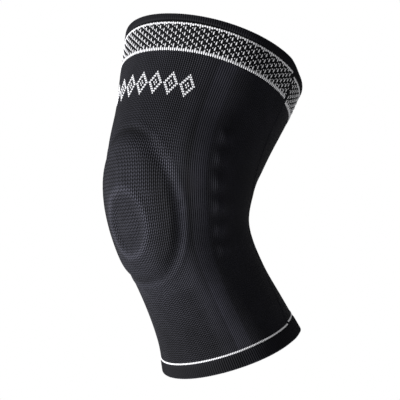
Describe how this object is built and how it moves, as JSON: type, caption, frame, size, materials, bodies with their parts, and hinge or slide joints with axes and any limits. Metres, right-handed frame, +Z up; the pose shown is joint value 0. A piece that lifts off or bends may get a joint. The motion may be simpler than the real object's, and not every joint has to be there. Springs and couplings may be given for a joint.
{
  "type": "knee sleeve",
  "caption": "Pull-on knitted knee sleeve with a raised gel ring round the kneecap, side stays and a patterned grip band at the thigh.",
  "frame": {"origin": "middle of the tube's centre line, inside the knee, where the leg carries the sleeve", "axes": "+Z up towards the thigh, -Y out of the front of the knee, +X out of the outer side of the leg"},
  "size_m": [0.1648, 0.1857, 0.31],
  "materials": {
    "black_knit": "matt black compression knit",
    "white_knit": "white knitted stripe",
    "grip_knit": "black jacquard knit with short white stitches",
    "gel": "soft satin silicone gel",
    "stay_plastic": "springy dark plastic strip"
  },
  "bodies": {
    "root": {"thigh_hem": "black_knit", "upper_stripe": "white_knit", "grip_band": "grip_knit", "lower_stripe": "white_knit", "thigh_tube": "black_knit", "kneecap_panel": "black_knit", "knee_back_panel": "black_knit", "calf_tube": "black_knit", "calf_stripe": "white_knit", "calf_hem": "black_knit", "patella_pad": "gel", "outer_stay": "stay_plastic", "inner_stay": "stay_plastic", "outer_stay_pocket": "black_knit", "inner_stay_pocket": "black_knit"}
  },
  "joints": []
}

> **Aim of the task**
Quote each line of the data above exactly as written.

> **Answer to the exercise**
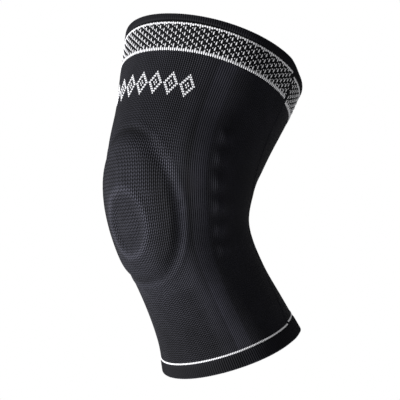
Describe how this object is built and how it moves, as JSON: type, caption, frame, size, materials, bodies with their parts, and hinge or slide joints with axes and any limits. Metres, right-handed frame, +Z up; the pose shown is joint value 0. A piece that lifts off or bends may get a joint. The motion may be simpler than the real object's, and not every joint has to be there. Springs and couplings may be given for a joint.
{
  "type": "knee sleeve",
  "caption": "Pull-on knitted knee sleeve with a raised gel ring round the kneecap, side stays and a patterned grip band at the thigh.",
  "frame": {"origin": "middle of the tube's centre line, inside the knee, where the leg carries the sleeve", "axes": "+Z up towards the thigh, -Y out of the front of the knee, +X out of the outer side of the leg"},
  "size_m": [0.1648, 0.1857, 0.31],
  "materials": {
    "black_knit": "matt black compression knit",
    "white_knit": "white knitted stripe",
    "grip_knit": "black jacquard knit with short white stitches",
    "gel": "soft satin silicone gel",
    "stay_plastic": "springy dark plastic strip"
  },
  "bodies": {
    "root": {"thigh_hem": "black_knit", "upper_stripe": "white_knit", "grip_band": "grip_knit", "lower_stripe": "white_knit", "thigh_tube": "black_knit", "kneecap_panel": "black_knit", "knee_back_panel": "black_knit", "calf_tube": "black_knit", "calf_stripe": "white_knit", "calf_hem": "black_knit", "patella_pad": "gel", "outer_stay": "stay_plastic", "inner_stay": "stay_plastic", "outer_stay_pocket": "black_knit", "inner_stay_pocket": "black_knit"}
  },
  "joints": []
}